Object modeling scripts
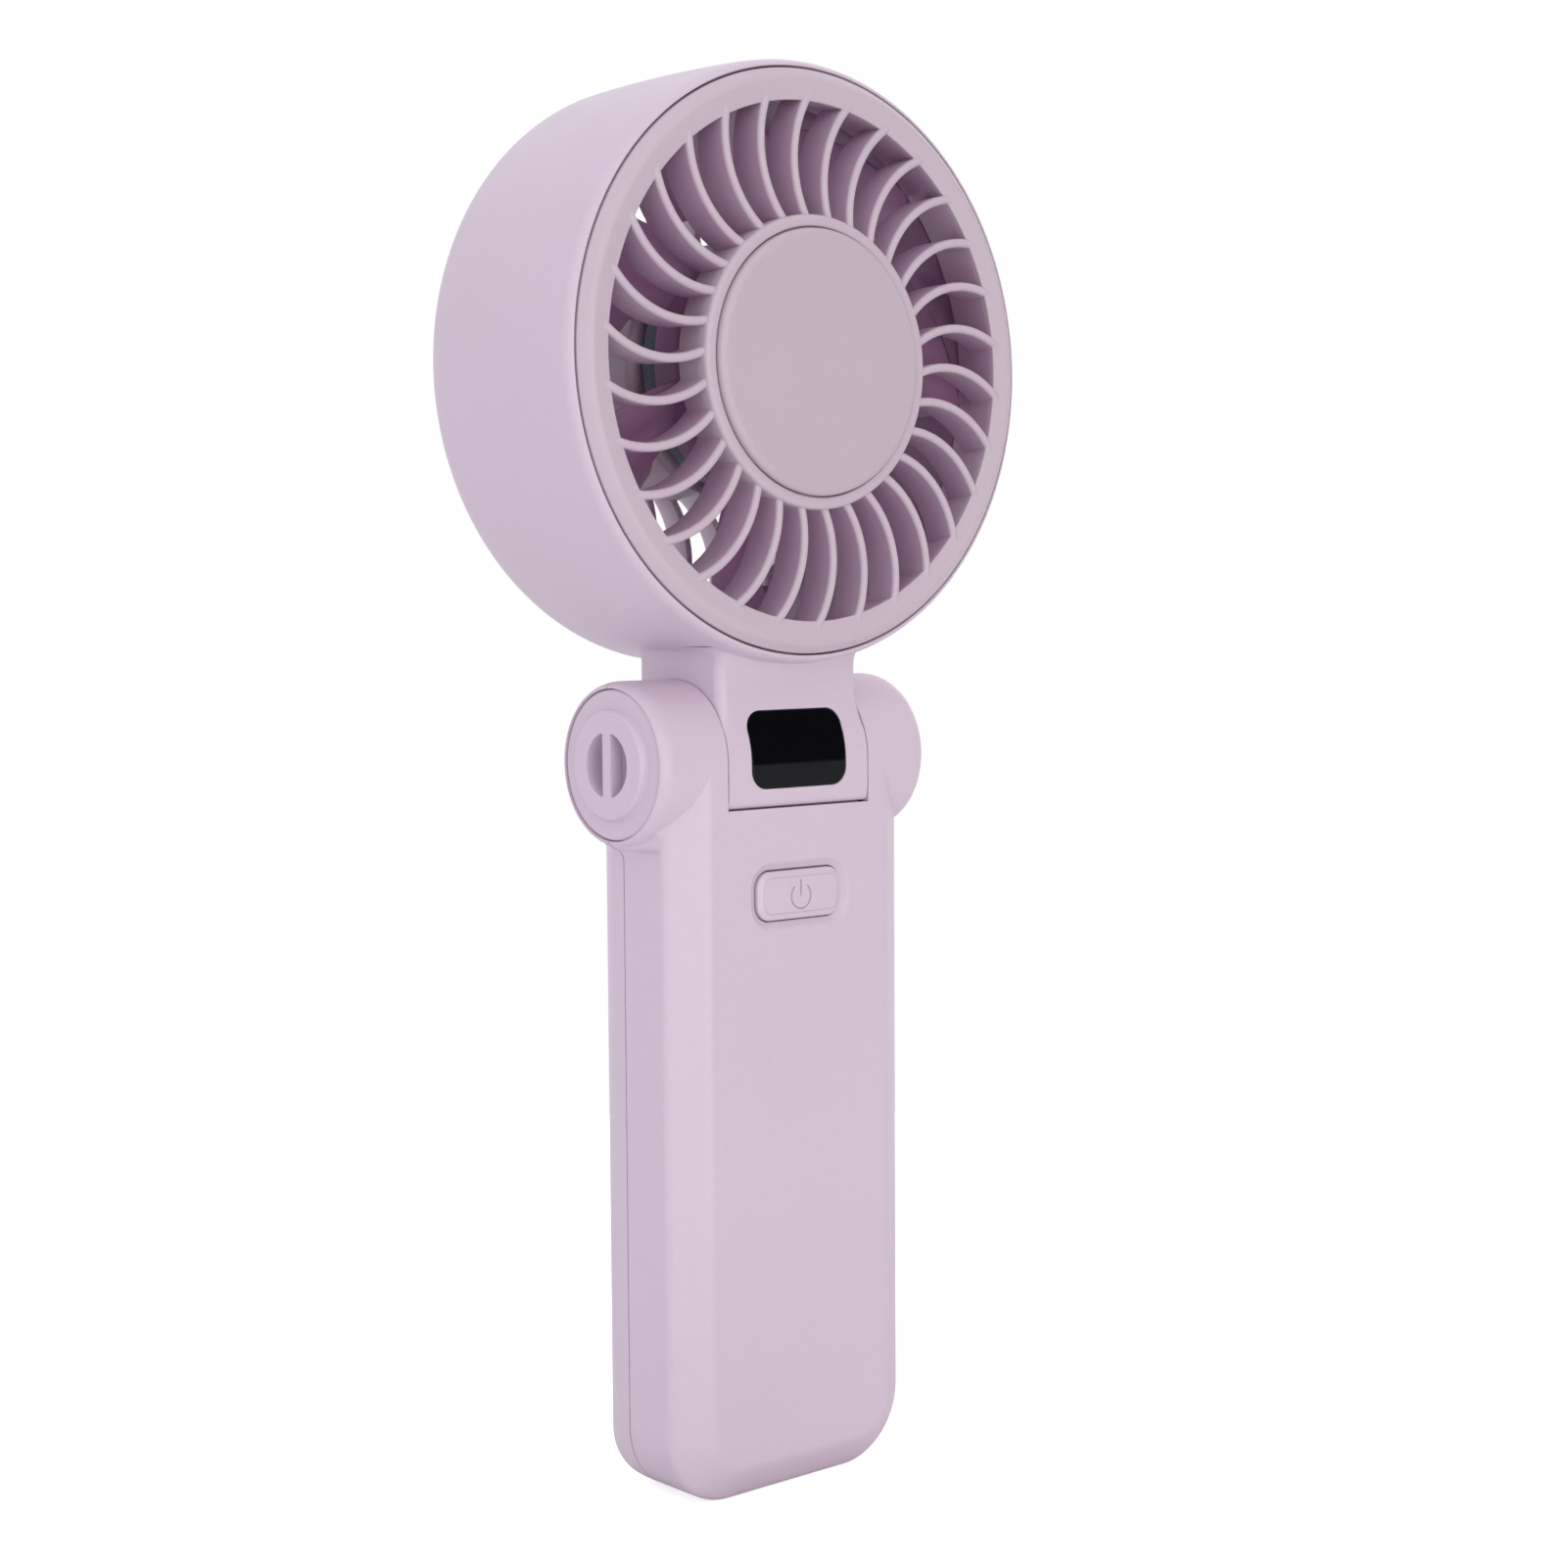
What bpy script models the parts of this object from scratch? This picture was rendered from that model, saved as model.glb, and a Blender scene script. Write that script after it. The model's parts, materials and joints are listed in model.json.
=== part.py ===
"""Folding handheld fan: a drum head on a hinge above a flat two-part handle.

The head leans forward and back on the handle, the impeller turns, the power button presses in and the
front grille twists loose. Front is -Y, up is +Z, and the origin is under the middle of the object.
Every size is in millimetres; the meshes are scaled to metres as they are made.
"""

import math

import bmesh
import bpy

MM = 0.001
GAP = 0.3  # clearance between pieces that meet

# Sides of round pieces, by size
LARGE = 44
RING = 60  # two sides to each front vane
MEDIUM = 28
SMALL = 16
TINY = 8

# Head: a drum on an axis along Y
HEAD_Z = 158.7  # height of the drum's axis
DRUM_FRONT_Y = -15.3  # plane of the seam round the front grille
DRUM_BACK_Y = 18.5
DRUM_R = 41.2  # outside radius at the front lip
DRUM_BULGE = 0.5  # how much the drum swells at mid depth
DRUM_LIP = (1.1, 2.0)  # rounding of the front lip: radial, axial
DRUM_BACK_ROUND = 5.0
SEAM_R = 40.0  # radius of the seam between drum and grille
DUCT_R = 37.4  # air duct inside the drum
BAYONET_R = 38.6  # bore that takes the grille's skirt
BAYONET_DEPTH = 8.2
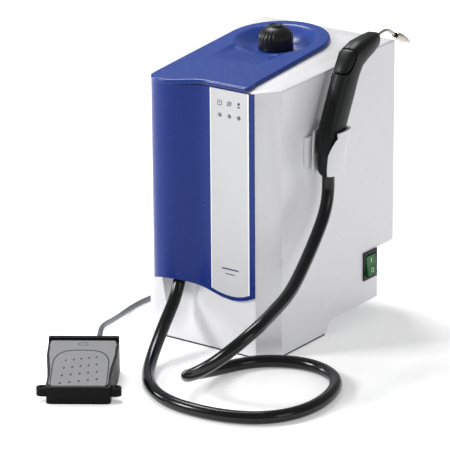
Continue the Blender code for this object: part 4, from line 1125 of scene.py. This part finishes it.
@dataclass
class PowerSwitch:
    """The green rocker, its frame and the connectors at the back."""

    pivot: Point = (0.0985, 0.0805, 0.0645)

    def build(self) -> None:
        """Make the rocker with its marks, and refine the rest."""
        refine("switch_bezel", BLACK, Body.ROOT, 0.0005)
        refine("rocker", ROCKER_GREEN, Body.ROCKER, 0.0009)
        shape_piece("rocker_marks", merged(self.marks()), MARK_WHITE, Body.ROCKER)
        refine("mains_inlet", BLACK, Body.ROOT, 0.0005)
        dress(["inlet_pins"], SHEET_STEEL)
        refine("foot_socket", SHEET_STEEL, Body.ROOT, 0.0003)

    def marks(self) -> list[bmesh.types.BMesh]:
        """A bar on the upper half and a ring on the lower half.

        Returns:
            Their shapes, on the rocker's two faces.
        """
        x, y, z = self.pivot
        upper = math.atan2(0.0043 - 0.0052, 0.0129)
        lower = math.atan2(0.0082 - 0.0052, -0.0123)
        bar = slab([(-0.0007, -0.0030), (0.0007, -0.0030), (0.0007, 0.0030), (-0.0007, 0.0030)], -0.0001,
                   0.00012,
                   lambda u, v, w: (w, u, v))
        bmesh.ops.transform(bar, verts=bar.verts, matrix=Matrix.Translation((x + 0.00478, y, z + 0.0062))
                            @ Matrix.Rotation(upper, 4, "Y"))
        ring = turned([(0.0022, -0.0001), (0.0030, -0.0001), (0.0030, 0.00012), (0.0022, 0.00012)], 32)
        facing = lower - math.pi / 2
        lean = Matrix.Translation((x + 0.00675, y, z - 0.0064)) @ Matrix.Rotation(facing, 4, "Y")
        bmesh.ops.transform(ring, verts=ring.verts, matrix=lean)
        return [bar, ring]


@dataclass
class Handpiece:
    """The holder, the grip with its trigger, and the nozzle."""

    middle: float = 0.122

    def build(self) -> None:
        """Refine each piece of the holder and the handpiece."""
        refine("holder_plate", HOLDER_WHITE, Body.ROOT, 0.0008)
        refine("holder_cup", HOLDER_WHITE, Body.ROOT, 0.0007)
        for shell in ("grip_left", "grip_right"):
            refine(shell, BLACK, Body.HANDPIECE, 0.0004, 42.0, 0.05)
        refine("hose_collar", BLACK, Body.HANDPIECE, 0.0005)
        refine("trigger", BLACK, Body.TRIGGER, 0.0005, 42.0, 0.05)
        refine("nozzle_tube", STEEL, Body.HANDPIECE, 0.0, 60.0)
        refine("nozzle_ring", SEAL_RUBBER, Body.HANDPIECE, 0.0002)
        refine("nozzle_tip", STEEL, Body.HANDPIECE, 0.0003)
        dress(["grip_tube", "trigger_pin"], STEEL)
        dress(["grip_switch"], FOOT_BLACK)


@dataclass
class FootSwitch:
    """The foot switch: tub, pedal, and the small pieces inside."""

    edge: float = 0.0010
    spring_foot: float = 0.0047
    spring_keep: float = 0.74

    def build(self) -> None:
        """Refine the tub, the pedal and the gland."""
        refine("pedal_base", FOOT_BLACK, Body.ROOT, self.edge)
        refine("pedal", PEDAL_GREY, Body.PEDAL, 0.0008)
        refine("foot_gland", SEAL_RUBBER, Body.ROOT, 0.0004)
        spring = refine("pedal_spring", STEEL, Body.ROOT, 0.0, 60.0, 0.05)
        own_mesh(spring)
        dress(["pedal_pin"], STEEL)
        dress(["pedal_switch"], BLACK)


def main() -> None:
    """Build the studio, then the cords, then each sub-assembly."""
    logging.basicConfig(level=logging.INFO, format="%(name)s: %(message)s")
    Studio().build()
    Cords().build()
    for assembly in (Cabinet(), Facia(), TopCover(), PowerSwitch(), Handpiece(), FootSwitch()):
        assembly.build()
        log.info("%s is built", type(assembly).__name__)
    bpy.context.view_layer.update()


if __name__ == "__main__":
    main()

**INSTRUCTIONS FOR THE TASK**
Restate word for word only the lines running from the beginning of the data to the line holding "import math", both included.

**EXERCISE RESPONSE**
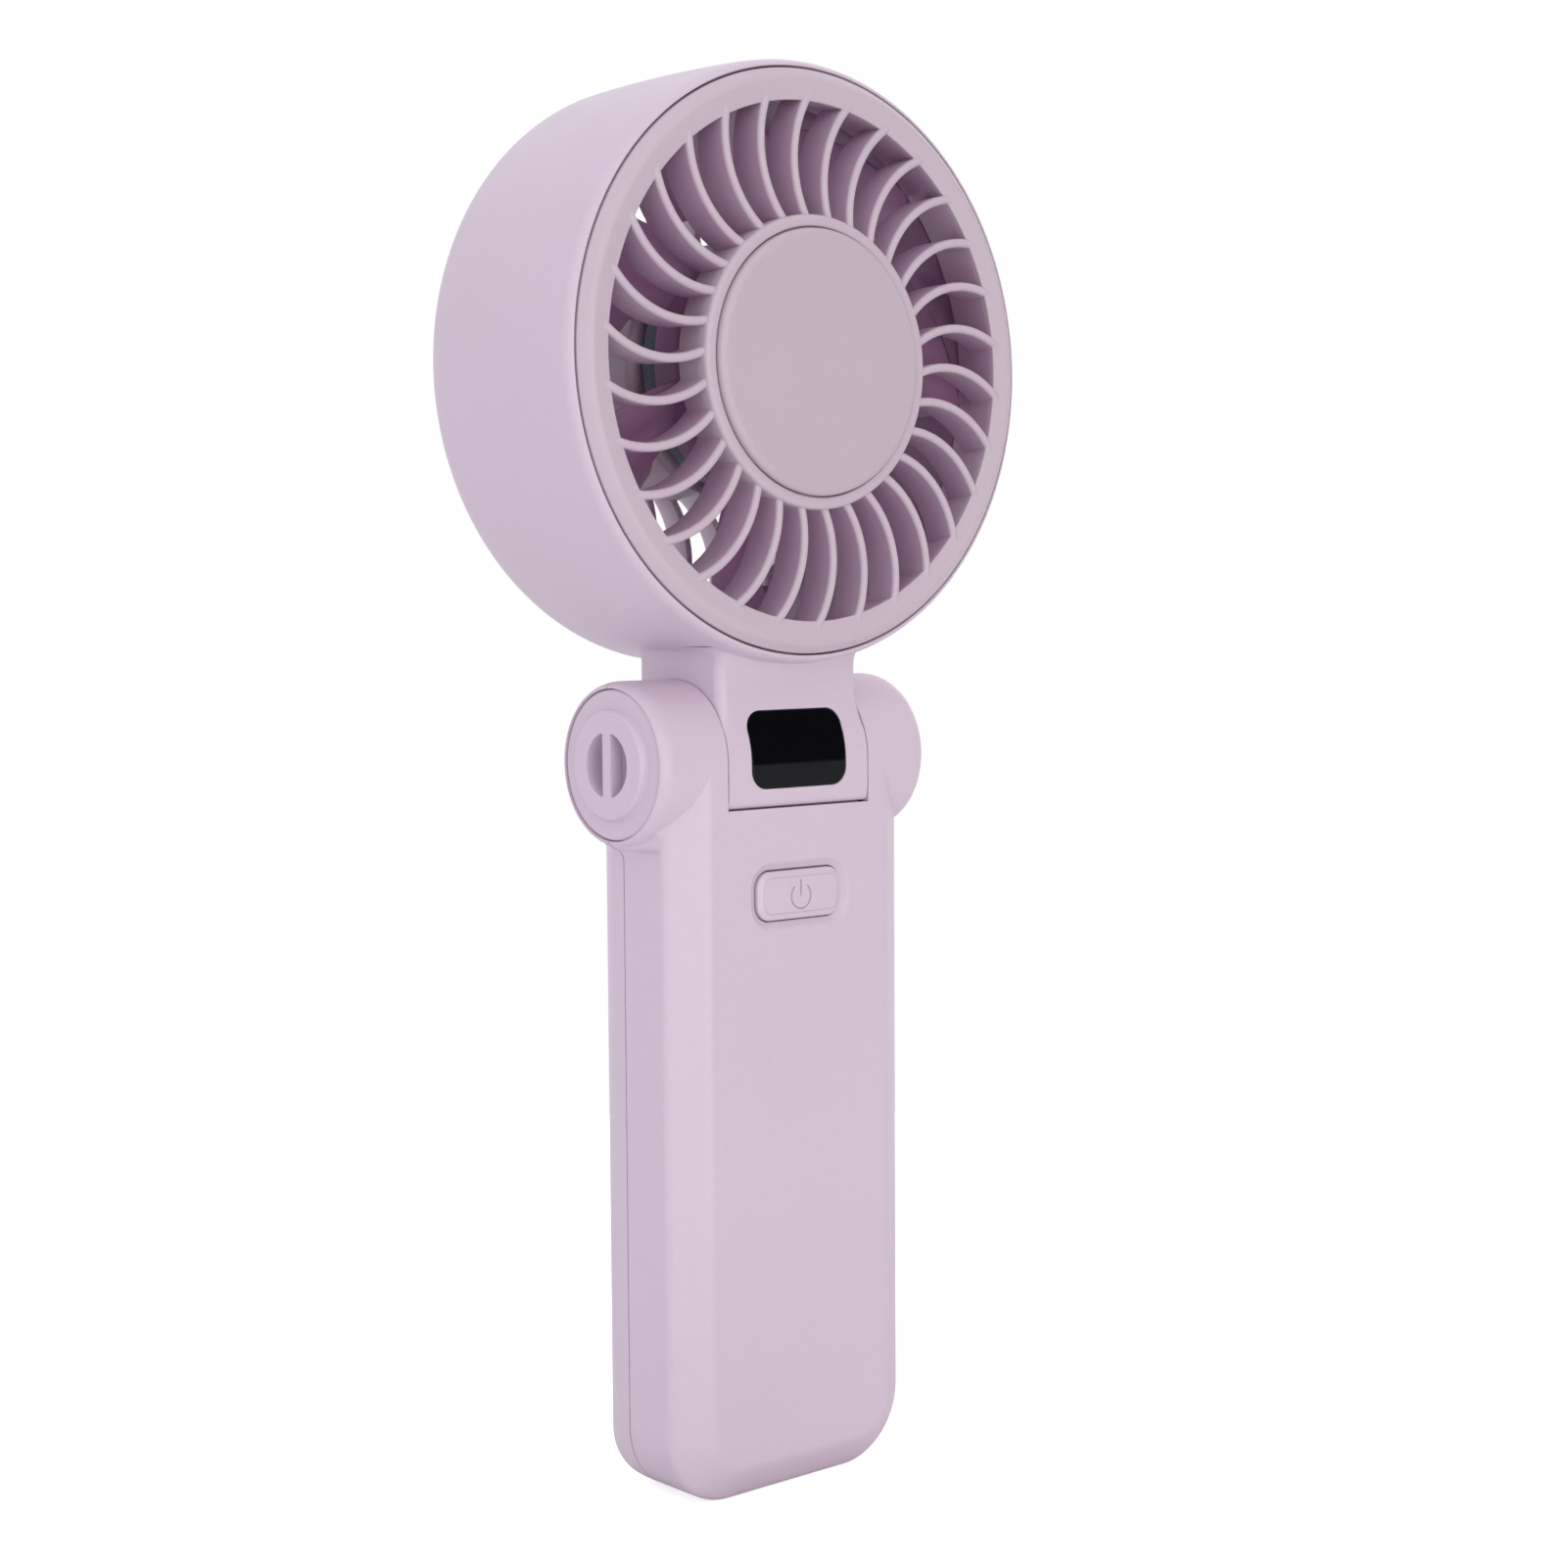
What bpy script models the parts of this object from scratch? This picture was rendered from that model, saved as model.glb, and a Blender scene script. Write that script after it. The model's parts, materials and joints are listed in model.json.
=== part.py ===
"""Folding handheld fan: a drum head on a hinge above a flat two-part handle.

The head leans forward and back on the handle, the impeller turns, the power button presses in and the
front grille twists loose. Front is -Y, up is +Z, and the origin is under the middle of the object.
Every size is in millimetres; the meshes are scaled to metres as they are made.
"""

import math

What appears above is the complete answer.